Mientras paseaba por una carretera a las afueras de la ciudad de Arizona, Vivian Gornick vivió “un hecho insólito que hizo que su escenario se desmoronara”, según sus propias palabras. A sus 60 años recién cumplidos, la destacada periodista y escritora hizo un hallazgo desconcertante: se dio cuenta de que nunca se “había comprometido sin límites con la vida”.
Cuenta en su libro “La mujer singular y la ciudad” que tenía grandes metas y deseaba cambiar muchas cosas de sí misma, pero le resultaba más fácil soñar despierta, “deseando que las cosas fueran diferentes para ser diferente ella misma”, que comprometerse con el cambio y ponerse manos a la obra.
En el fondo, lo que la detenía eran sus miedos. Esos miedos atávicos que todos arrastramos y que, aunque no siempre reconocemos, se convierten en un límite que nos impide ser la persona que podríamos y querríamos ser.
Gornik se propuso tomarse en serio la tarea. Y comprendió que para vivir plenamente necesitaba “amar más la vida de lo que amaba a sus miedos”.
El apego a los miedos
Aunque parezca absurdo, no nos apegamos únicamente a las cosas y relaciones que nos hacen sentir bien. También podemos apegarnos a situaciones que nos dañan porque estas contribuyen a mantener un equilibrio que, si bien puede ser precario o incluso insatisfactorio, es el único que conocemos y nos reporta cierta seguridad.
Los miedos nos ayudan a mantenernos en nuestra zona de confort. Son una especie de guardianes. Nos avisan que, si no les prestamos atención, iremos por nuestra cuenta y riesgo. De hecho, muchas veces los escenarios que despliegan esos miedos ante nuestros ojos son tan terribles que terminan convenciéndonos de que estamos mejor bajo su ala.
Entonces nos apegamos a esos temores como si fueran una tabla salvavidas. Quizá nos damos cuenta de que esos miedos no nos permiten avanzar, pero también nos damos cuenta – al menos inconscientemente – de que tampoco tendremos que arriesgarnos demasiado. Así mantenemos un equilibrio mediocre durante gran parte de la vida.
Nuestros miedos, que en un principio debían cumplir solo una función protectora, se convierten en culpas y excusas, barrera y escudo con los que nos mantenemos “a salvo de la vida”, aunque ese mantenerse a salvo implique no vivir plenamente.
El temor más paralizante
Cuando se trata de alcanzar nuestra mejor versión, existe un miedo altamente paralizante: el temor a no estar a la altura. No se trata del miedo al fracaso, sino del miedo a intentarlo, pero quedarnos a un palmo de la meta. Haberlo hecho bien, pero no lo suficiente. Habernos esforzado y darnos cuenta de que no pudimos alcanzar la meta añorada.

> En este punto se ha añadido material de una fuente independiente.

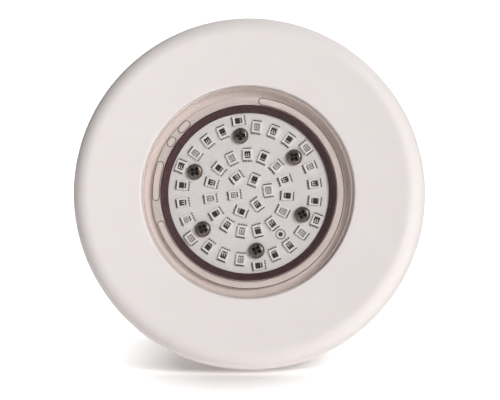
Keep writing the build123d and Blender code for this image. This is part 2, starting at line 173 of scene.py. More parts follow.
def point(radius, angle, height):
    turn = math.radians(angle)
    return Vector((radius * math.cos(turn), -height, radius * math.sin(turn))) * MM


def radius_of(spot):
    return math.hypot(spot.x, spot.z) / MM


def height_of(spot):
    return -spot.y / MM


def clamped(value):
    return min(1.0, max(0.0, value))


def rounded(corners, steps):
    """A closed outline from (radius, height) or (radius, height, rounding) corners."""
    outline = []
    for index, corner in enumerate(corners):
        here = Vector(corner[:2])
        bend = corner[2] if len(corner) > 2 else 0.0
        if not bend:
            outline.append(tuple(here))
            continue
        before = (Vector(corners[index - 1][:2]) - here).normalized()
        after = (Vector(corners[(index + 1) % len(corners)][:2]) - here).normalized()
        half = before.angle(after) / 2
        centre = here + (before + after).normalized() * bend / math.sin(half)
        first = here + before * bend / math.tan(half) - centre
        last = here + after * bend / math.tan(half) - centre
        sweep = first.angle_signed(last)
        for step in range(steps + 1):
            turned = Matrix.Rotation(-sweep * step / steps, 2) @ first
            outline.append(tuple(centre + turned))
    return outline


def add_skin(mesh, rows, closed=True):
    """Quads between each row of vertices and the next, and from the last row to the first if closed."""
    following = rows[1:] + rows[:1] if closed else rows[1:]
    for low, high in zip(rows, following):
        for i in range(len(low)):
            j = (i + 1) % len(low)
            mesh.faces.new((low[i], low[j], high[j], high[i]))


def add_lathe(mesh, outline, closed=True):
    """Turns an outline about the light's axis. Points on the axis become one vertex."""
    rings = []
    for radius, height in outline:
        count = 1 if radius < 1e-6 else TURN_STEPS
        rings.append([mesh.verts.new(point(radius, 360 * i / TURN_STEPS, height)) for i in range(count)])
    following = rings[1:] + rings[:1] if closed else rings[1:]
    for low, high in zip(rings, following):
        for i in range(TURN_STEPS):
            j = (i + 1) % TURN_STEPS
            corners = [low[i % len(low)], low[j % len(low)], high[j % len(high)], high[i % len(high)]]
            unique = list(dict.fromkeys(corners))
            if len(unique) > 2:
                mesh.faces.new(unique)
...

Lo que nos asusta no es el “fracaso” en sí, sino lo que ese intento fallido dice de nosotros, el golpe a nuestro ego. Para evitar que ese miedo se materialice, muchas veces preferimos evitar el riesgo, mantenernos en nuestra zona de confort, donde no crecemos, pero al menos nos sentimos a salvo.
Optamos por no comprometemos. Hacemos las cosas necesarias, aquellas imprescindibles, pero no nos entregamos por completo a la consecución de la meta. De esa forma, si se cumplen los peores presagios, tendremos una excusa para proteger a nuestro ego dolorido.
Soltar amarras para ser la mejor versión de ti mismo
La única manera para alcanzar nuestra mejor versión y vivir de manera más plena consiste en superar nuestros miedos. No significa deshacernos de ellos por completo sino seguir adelante a pesar de ellos.
Debemos ser conscientes de que muchos de nuestros temores más profundos y paralizantes se han formado en nuestros primeros años de vida. En aquel momento, tenían una función protectora porque éramos vulnerables, pero ahora es probable que no tengan razón de ser.
Es probable que otros temores que dan forma a nuestro mundo ni siquiera sean fruto de nuestras experiencias directas, sino que los hayamos heredado de nuestros padres u otras figuras de autoridad. Nuestros padres no solo pueden transmitirnos el miedo a volar o a los espacios cerrados sino también miedos mucho más limitantes como el temor al fracaso, a no estar a la altura o al rechazo social.
Superar esos miedos es una decisión consciente que implica apostar por nosotros y comprometernos con nuestro crecimiento para darnos la oportunidad de llegar hasta donde podamos llegar y ser todo lo que podamos ser. Así podremos “volver a ese lugar del espíritu en el que es aceptable hacer el esfuerzo”, como dijera Gornick.